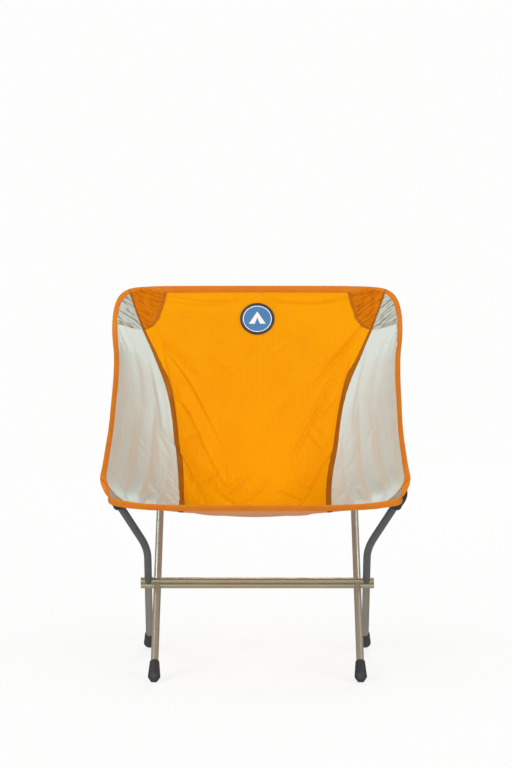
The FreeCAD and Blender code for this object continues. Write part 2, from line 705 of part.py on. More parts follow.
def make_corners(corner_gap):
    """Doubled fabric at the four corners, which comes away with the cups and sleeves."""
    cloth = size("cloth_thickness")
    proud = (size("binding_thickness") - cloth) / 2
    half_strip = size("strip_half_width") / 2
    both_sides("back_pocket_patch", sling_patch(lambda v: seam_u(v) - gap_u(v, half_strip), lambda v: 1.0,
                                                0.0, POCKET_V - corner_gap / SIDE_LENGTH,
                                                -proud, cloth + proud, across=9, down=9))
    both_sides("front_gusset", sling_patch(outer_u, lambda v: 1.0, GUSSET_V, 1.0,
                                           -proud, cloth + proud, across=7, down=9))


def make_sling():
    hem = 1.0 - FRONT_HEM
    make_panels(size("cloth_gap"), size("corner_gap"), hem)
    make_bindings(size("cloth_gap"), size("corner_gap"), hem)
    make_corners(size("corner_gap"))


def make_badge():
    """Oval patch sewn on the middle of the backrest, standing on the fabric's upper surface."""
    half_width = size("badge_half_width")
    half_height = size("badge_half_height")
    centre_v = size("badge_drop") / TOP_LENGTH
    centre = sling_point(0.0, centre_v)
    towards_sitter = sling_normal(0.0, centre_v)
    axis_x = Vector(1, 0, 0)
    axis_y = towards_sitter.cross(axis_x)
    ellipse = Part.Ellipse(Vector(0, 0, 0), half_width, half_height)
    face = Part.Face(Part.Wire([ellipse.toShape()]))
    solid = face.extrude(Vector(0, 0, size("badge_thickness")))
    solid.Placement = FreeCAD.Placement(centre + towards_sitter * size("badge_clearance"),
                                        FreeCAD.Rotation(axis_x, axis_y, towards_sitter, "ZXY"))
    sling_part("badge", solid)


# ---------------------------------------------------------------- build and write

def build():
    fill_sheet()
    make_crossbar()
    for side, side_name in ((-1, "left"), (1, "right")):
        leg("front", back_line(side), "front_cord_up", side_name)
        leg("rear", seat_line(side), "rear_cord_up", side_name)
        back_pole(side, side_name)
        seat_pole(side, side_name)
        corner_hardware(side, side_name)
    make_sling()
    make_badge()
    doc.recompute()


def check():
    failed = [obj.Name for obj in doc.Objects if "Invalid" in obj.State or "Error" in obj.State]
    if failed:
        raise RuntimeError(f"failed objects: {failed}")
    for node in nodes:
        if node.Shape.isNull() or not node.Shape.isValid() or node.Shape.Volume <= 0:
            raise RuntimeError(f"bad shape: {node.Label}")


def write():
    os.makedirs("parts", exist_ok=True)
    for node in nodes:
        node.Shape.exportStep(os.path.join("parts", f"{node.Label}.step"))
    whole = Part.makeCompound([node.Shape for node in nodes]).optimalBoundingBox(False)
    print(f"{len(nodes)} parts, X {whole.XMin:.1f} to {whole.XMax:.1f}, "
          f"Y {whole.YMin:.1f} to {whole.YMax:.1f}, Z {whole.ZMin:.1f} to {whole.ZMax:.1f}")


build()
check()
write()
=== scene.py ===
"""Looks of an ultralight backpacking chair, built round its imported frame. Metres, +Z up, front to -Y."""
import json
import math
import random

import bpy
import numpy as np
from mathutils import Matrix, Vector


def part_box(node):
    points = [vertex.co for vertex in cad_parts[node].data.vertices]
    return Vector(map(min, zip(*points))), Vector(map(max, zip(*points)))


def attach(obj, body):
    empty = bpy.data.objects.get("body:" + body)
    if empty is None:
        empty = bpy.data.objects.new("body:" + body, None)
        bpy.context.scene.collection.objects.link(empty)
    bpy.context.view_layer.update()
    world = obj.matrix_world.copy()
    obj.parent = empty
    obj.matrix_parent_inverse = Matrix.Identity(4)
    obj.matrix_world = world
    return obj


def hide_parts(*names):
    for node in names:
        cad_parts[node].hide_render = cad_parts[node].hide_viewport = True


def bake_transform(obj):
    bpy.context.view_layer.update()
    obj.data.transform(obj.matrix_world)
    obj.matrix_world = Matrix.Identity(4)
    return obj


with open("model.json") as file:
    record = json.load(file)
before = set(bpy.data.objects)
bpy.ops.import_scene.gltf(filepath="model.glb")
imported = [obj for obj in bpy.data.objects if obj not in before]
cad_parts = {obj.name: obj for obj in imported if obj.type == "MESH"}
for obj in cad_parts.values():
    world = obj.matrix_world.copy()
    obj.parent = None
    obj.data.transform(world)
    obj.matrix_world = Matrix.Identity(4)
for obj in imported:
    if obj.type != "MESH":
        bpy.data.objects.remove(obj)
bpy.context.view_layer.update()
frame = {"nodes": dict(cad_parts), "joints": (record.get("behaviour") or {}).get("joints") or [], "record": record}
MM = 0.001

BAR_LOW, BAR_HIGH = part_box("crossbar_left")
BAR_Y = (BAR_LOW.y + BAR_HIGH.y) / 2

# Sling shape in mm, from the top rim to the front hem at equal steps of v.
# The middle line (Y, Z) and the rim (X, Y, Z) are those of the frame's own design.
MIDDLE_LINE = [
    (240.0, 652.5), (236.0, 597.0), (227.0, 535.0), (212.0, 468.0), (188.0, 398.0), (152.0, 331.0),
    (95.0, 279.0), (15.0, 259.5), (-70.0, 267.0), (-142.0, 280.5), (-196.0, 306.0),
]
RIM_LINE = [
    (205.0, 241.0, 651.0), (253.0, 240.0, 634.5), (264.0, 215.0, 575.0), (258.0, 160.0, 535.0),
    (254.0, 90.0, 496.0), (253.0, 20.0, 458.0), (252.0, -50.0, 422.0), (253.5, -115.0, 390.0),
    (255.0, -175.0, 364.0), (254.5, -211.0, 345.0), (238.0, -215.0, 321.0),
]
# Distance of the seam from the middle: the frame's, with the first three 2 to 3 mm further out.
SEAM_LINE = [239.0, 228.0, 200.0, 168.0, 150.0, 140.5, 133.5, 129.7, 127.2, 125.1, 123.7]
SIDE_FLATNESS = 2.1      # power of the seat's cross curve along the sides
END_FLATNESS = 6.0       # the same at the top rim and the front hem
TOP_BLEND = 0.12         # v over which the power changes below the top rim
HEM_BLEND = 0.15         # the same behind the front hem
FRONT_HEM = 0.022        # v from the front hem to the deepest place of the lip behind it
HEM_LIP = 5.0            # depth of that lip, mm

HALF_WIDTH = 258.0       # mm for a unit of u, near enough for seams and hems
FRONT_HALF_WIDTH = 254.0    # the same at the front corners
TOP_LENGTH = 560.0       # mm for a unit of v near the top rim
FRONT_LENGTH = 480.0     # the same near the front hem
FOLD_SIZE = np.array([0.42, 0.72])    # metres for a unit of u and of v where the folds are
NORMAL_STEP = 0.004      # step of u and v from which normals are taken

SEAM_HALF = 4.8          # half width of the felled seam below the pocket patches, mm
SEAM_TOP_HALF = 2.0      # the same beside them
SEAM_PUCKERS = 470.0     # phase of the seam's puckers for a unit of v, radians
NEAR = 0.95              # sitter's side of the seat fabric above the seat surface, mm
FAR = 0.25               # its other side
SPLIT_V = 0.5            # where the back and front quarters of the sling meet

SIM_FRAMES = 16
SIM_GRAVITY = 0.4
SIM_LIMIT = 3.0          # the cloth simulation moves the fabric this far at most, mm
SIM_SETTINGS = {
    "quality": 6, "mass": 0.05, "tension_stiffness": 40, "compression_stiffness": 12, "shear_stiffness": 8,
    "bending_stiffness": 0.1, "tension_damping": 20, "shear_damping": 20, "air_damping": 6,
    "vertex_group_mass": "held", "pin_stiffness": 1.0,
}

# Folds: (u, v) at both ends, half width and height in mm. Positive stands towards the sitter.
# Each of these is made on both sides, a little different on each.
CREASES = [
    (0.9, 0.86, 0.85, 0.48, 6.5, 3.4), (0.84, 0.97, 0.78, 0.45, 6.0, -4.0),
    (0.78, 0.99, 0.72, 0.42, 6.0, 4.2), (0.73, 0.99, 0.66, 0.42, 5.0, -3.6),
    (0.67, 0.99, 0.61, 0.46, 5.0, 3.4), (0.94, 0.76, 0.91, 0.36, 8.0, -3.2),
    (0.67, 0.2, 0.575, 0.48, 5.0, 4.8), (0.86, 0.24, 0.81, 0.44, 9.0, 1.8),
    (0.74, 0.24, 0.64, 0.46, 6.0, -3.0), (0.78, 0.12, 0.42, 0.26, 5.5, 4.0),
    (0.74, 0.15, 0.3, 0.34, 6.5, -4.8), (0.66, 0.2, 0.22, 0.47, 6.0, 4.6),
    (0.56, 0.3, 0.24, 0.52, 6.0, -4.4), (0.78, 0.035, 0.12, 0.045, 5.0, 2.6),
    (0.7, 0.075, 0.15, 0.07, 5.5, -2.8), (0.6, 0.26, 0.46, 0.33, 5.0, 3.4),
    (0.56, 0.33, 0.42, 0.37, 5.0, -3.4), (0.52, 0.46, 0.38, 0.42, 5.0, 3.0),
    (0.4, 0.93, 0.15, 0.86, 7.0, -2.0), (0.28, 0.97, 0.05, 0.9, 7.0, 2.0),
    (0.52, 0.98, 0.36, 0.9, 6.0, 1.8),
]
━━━
--- GIVEN EXERCISE ---
Write out exactly the lines from the one with "whole = Part.makeCompound([node.Shape" through the one with "zip(*points))), Vector(map(max, zip(*points)))", including both, and no others.

--- RESPONSE TO THE TASK ---
    whole = Part.makeCompound([node.Shape for node in nodes]).optimalBoundingBox(False)
    print(f"{len(nodes)} parts, X {whole.XMin:.1f} to {whole.XMax:.1f}, "
          f"Y {whole.YMin:.1f} to {whole.YMax:.1f}, Z {whole.ZMin:.1f} to {whole.ZMax:.1f}")


build()
check()
write()
=== scene.py ===
"""Looks of an ultralight backpacking chair, built round its imported frame. Metres, +Z up, front to -Y."""
import json
import math
import random

import bpy
import numpy as np
from mathutils import Matrix, Vector


def part_box(node):
    points = [vertex.co for vertex in cad_parts[node].data.vertices]
    return Vector(map(min, zip(*points))), Vector(map(max, zip(*points)))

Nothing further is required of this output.